Some will argue yes, but I prefer – and PRB^2 offers – to recognise all that has happened but to reward the trainer with the ‘meaningful’ placing to a greater degree than her perma-midfield counterpart.
Here’s how PRB^2 views the same trio of performances:
Trainer A: 1.0 + 0.25 + 0.00 = 1.25 / 3 = 0.42
Trainer B: 0.25 + 0.25 + 0.25 = 0.75 / 3 = 0.25
This time we see the preference towards Trainer A, who had the same average finishing position but the more worthy finish in that one of his runners won.
That, in my view, is a more meaningful statistic for all that it is not straightforward to know what a ‘good’ PRB^2 figure is.
What to look for with PRB^2
Anything above 0.4 on a reasonable sample size implies ‘good’ performance whereas anything below 0.3 on a reasonable sample implies ‘poor’ performance, though there is some scope for different interpretations between 0.3 and 0.4.

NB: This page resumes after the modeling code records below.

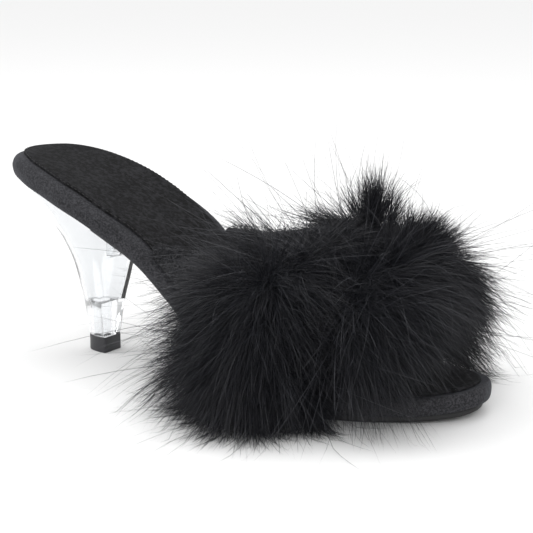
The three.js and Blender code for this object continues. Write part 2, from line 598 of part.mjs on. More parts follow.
function featherTrim() {
  const plumes = FANS.flatMap((fan) => Array.from({ length: fan.plumes }, (_, i) => plume(fan, i)));
  const joined = [...PUFFS.map(puff), ...plumes].reduce((whole, part) => whole.add(part));
  return toGeometry(joined.trimByPlane([0, 0, 1], FLOOR_CLEARANCE).subtract(keepOut()));
}

function piece(name, geometry, color, roughness) {
  const material = new THREE.MeshStandardMaterial({ color, roughness, metalness: 0 });
  const mesh = new THREE.Mesh(geometry, material);
  mesh.name = name;
  return mesh;
}

const group = new THREE.Group();
group.add(
  piece('outsole', outsole(), 0x0c0c0d, 0.6),
  piece('footbed', footbed(), 0x101012, 0.85),
  piece('sock', sock(), 0x131315, 0.9),
  piece('heel', heel(), 0xf4f7f8, 0.05),
  piece('heel_tip', heelTip(), 0x0b0b0c, 0.5),
  piece('vamp', vamp(), 0x101012, 0.85),
  piece('feather_trim', featherTrim(), 0x08080a, 0.7),
);

export default group;
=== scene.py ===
import math

import bmesh
import bpy
import numpy as np
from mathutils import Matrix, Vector


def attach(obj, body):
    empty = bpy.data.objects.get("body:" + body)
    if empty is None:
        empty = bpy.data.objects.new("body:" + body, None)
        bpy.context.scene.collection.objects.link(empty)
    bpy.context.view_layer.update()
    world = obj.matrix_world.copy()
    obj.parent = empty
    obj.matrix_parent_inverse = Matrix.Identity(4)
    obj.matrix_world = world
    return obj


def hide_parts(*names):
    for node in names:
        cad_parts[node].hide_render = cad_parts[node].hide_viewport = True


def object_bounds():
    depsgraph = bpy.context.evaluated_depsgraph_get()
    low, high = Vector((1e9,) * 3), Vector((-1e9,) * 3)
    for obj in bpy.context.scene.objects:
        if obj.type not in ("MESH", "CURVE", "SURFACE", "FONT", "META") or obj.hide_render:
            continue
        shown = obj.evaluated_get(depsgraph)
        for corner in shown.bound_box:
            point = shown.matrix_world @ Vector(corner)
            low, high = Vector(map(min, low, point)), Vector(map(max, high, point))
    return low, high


# A heeled mule in black fabric on a clear heel, with a deep feather trim. Shapes are worked out in
# millimetres, in the frame's own axes, and turned to metres when a mesh is made.
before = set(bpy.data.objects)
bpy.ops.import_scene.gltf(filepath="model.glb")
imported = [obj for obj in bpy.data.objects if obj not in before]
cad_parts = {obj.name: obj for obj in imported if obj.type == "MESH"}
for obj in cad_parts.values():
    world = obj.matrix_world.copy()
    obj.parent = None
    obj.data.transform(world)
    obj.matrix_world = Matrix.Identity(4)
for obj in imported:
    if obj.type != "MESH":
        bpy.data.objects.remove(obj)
cad_box = [list(corner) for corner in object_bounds()]
MM = 0.001
rng = np.random.default_rng(11)

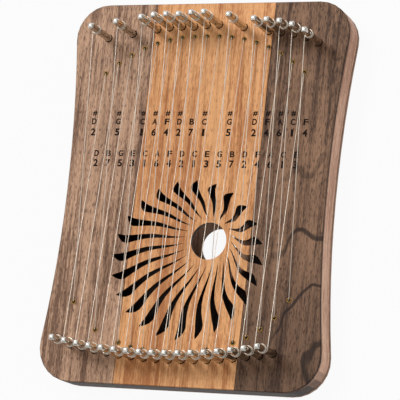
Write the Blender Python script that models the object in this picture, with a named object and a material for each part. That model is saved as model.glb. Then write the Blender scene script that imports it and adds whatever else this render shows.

PRB3, not to be confused with PRB^2, is used in the same way as IV3 when there is a logical and linear relationship between a data point and its closest neighbours. The example we used in IV3 was stall position and that holds equally for PRB3: it would be the average percentage of rivals beaten of a stall and its closest neighbours. Another example might be the rolling monthly percentage of rivals beaten for a trainer, although this will always be historical in its outlook (we cannot know next month's PRB).
As with IV3, its primary utility is one of smoothing the curve to make patterns in the data easier to spot.
Horse Racing Metrics Summary
Throughout the site, figures relating to Impact Value, Actual vs Expected, and Percentage of Rivals Beaten are referenced. There is nothing to be afraid of; rather, each metric simply provides an appropriate way of easily understanding the data (and, crucially, its utility), and comparing it within the context of the entity under investigation.